Structural identification for condition assessment using modal non-destructive test data

This research explores the potential of structural parameter estimation for the purpose of condition assessment of existing structures. Structural parameter estimation is a mathematical approach for updating parameters of an a-priori model of the structure such as a finite element model to reproduce its measured response. It is the purpose of this research to use measured Non-Destructive Test (NDT) data to identify stiffness parameters of a laboratory-built grid-type steel structure representing a bridge deck. The grid was built and tested at the University of Cincinnati Infrastructure Institute (UCII). Measured modal NDT data sets were reported for use in parameter estimation. Prior to using the modal NDT data, several techniques are developed and a number of technical difficulties associated with parameter estimation are investigated.; A new error function, modal flexibility-based error function, is proposed for model updating. This error function represents the residual modal displacements measured at subset of degrees of freedom of the FEM. A study on the significance of modeling error in parameter estimation is also presented.

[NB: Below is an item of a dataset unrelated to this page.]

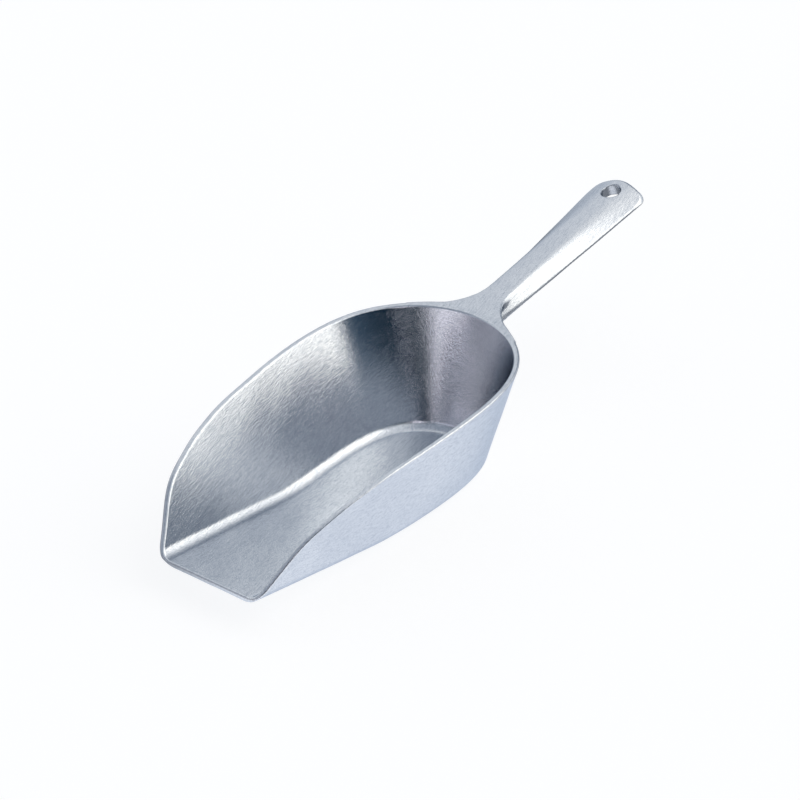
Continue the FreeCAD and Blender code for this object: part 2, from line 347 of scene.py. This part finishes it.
def hole_skin(x, side, z):
    """Distance outside the hanging hole and its broken top edge."""
    crest = hole_crest()
    across = (x - HOLE_X) * math.cos(EDGE_RISE) + (z - crest) * math.sin(EDGE_RISE)
    up = (z - crest) * math.cos(EDGE_RISE) - (x - HOLE_X) * math.sin(EDGE_RISE)
    radial = np.hypot(across, side)
    cone = (radial - HOLE_RADIUS - HOLE_CHAMFER - up) * math.sqrt(0.5)
    return np.minimum(radial - HOLE_RADIUS, cone)


def casting(x, y, z):
    """Distance outside the skin of the whole scoop, negative in the metal."""
    side = np.abs(y)
    outer, inner = bowl_skins(x, side, z)
    crest, upright = top_skin(x, side)
    top = (z - crest) * upright
    shell = meet(outer, top, RIM_OUTER_EDGE)

    fan_half, fan_slope = WEB_HALF_WIDTH(x)
    fan = (side - fan_half) / np.hypot(1.0, fan_slope)
    fan = meet(fan, (crest - WEB_THICKNESS - z) * upright, UNDER_EDGE)
    fan = np.maximum(fan, WEB_PLAN[0][0] - x)
    change_start, change_end = (GRIP_BORDER_X + away for away in WEB_EDGE_CHANGE)
    edge = WEB_EDGE + (WEB_END_EDGE - WEB_EDGE) * ease(x, change_start, change_end)
    fan = meet(fan, top, edge)

    handle = handle_skin(x, side, z, top)
    solid = join(join(handle, fan, BAR_FILLET), shell, SHELL_FILLET)
    solid = np.maximum(solid, top)
    solid = meet(solid, -inner, RIM_INNER_EDGE)
    solid = meet(solid, -x, MOUTH_EDGE)
    return meet(solid, -hole_skin(x, side, z), HOLE_EDGE)


WAVE_COUNT = 6
WAVE_HEIGHT = 0.02
WAVE_LENGTHS = (16.0, 42.0)
RANDOM = np.random.default_rng(7)
WAVE_DIRECTIONS = RANDOM.normal(size=(WAVE_COUNT, 3))
WAVE_DIRECTIONS /= np.linalg.norm(WAVE_DIRECTIONS, axis=1)[:, None]
WAVE_NUMBERS = 2 * math.pi / RANDOM.uniform(*WAVE_LENGTHS, size=WAVE_COUNT)
WAVE_PHASES = RANDOM.uniform(0.0, 2 * math.pi, size=WAVE_COUNT)


def uneven(x, y, z):
    """Gentle waves of a hand-poured and tumbled skin, which never rise above the formula's skin."""
    total = 0.0
    for direction, number, phase in zip(WAVE_DIRECTIONS, WAVE_NUMBERS, WAVE_PHASES):
        along = x * direction[0] + y * direction[1] + z * direction[2]
        total = total + np.sin(along * number + phase)
    return (total - WAVE_COUNT) * WAVE_HEIGHT


READING_REACH = 0.02


def skin(points):
    """Distance and direction outside the uneven skin, from four readings close by."""
    total, gradient = 0.0, np.zeros_like(points)
    for corner in ((1, -1, -1), (-1, -1, 1), (-1, 1, -1), (1, 1, 1)):
        spot = points + READING_REACH * np.array(corner)
        reading = casting(*spot.T) - uneven(*spot.T)
        total = total + reading / 4
        gradient += reading[:, None] * np.array(corner)
    gradient /= 4 * READING_REACH
    return total, gradient


# ---------------------------------------------------------------- from the formula to a mesh

def read_grid():
    """Readings of the casting on a regular grid, worked out for one side and mirrored."""
    low = -GRID_MARGIN
    xs = np.arange(low, LENGTH + GRID_MARGIN, GRID)
    half = np.arange(0.5, (place(cad_high.y, 1) + GRID_MARGIN) / GRID) * GRID
    zs = np.arange(low, place(cad_high.z, 2) + GRID_MARGIN, GRID)
    readings = np.empty((len(xs), len(half), len(zs)), np.float32)
    side, up = np.meshgrid(half, zs, indexing="ij")
    for n, x in enumerate(xs):
        few_side, few_up = side[::COARSE, ::COARSE], up[::COARSE, ::COARSE]
        few = casting(np.full(few_side.size, x), few_side.ravel(), few_up.ravel())
        layer = few.reshape(few_side.shape).repeat(COARSE, axis=0).repeat(COARSE, axis=1)
        layer = layer[:len(half), :len(zs)]
        close = np.abs(layer) < 2 * COARSE * GRID
        layer[close] = casting(np.full(close.sum(), x), side[close], up[close])
        readings[n] = layer
    both = np.concatenate([readings[:, ::-1], readings], axis=1)
    return both, np.array([xs[0], -half[-1], zs[0]])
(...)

It is concluded that modeling error locations and magnitudes, measurement locations, and type of error function most influence the degree of contamination in the parameter estimates.; Objective functions used in parameter estimation are usually highly nonlinear and require a robust algorithm to find their global minimum without converging to a local minima or diverging. This study examines the potential of Genetic Algorithms (GA) to find the global minimum associated with modal objective functions. It is concluded that GA's performance in locating the basin of the global minimum is superior to conventional optimization methods.; The proposed error function and GA are incorporated into Parameter Identification System (PARIS©), a Matlab®-based computer program. Utilizing PARIS, measured NDT data sets are used successfully to identify the stiffness parameters of the grid specimen. The identified parameters include bending and torsional moments of inertia of the grid components as well as vertical stiffness of its supporting neoprene pads.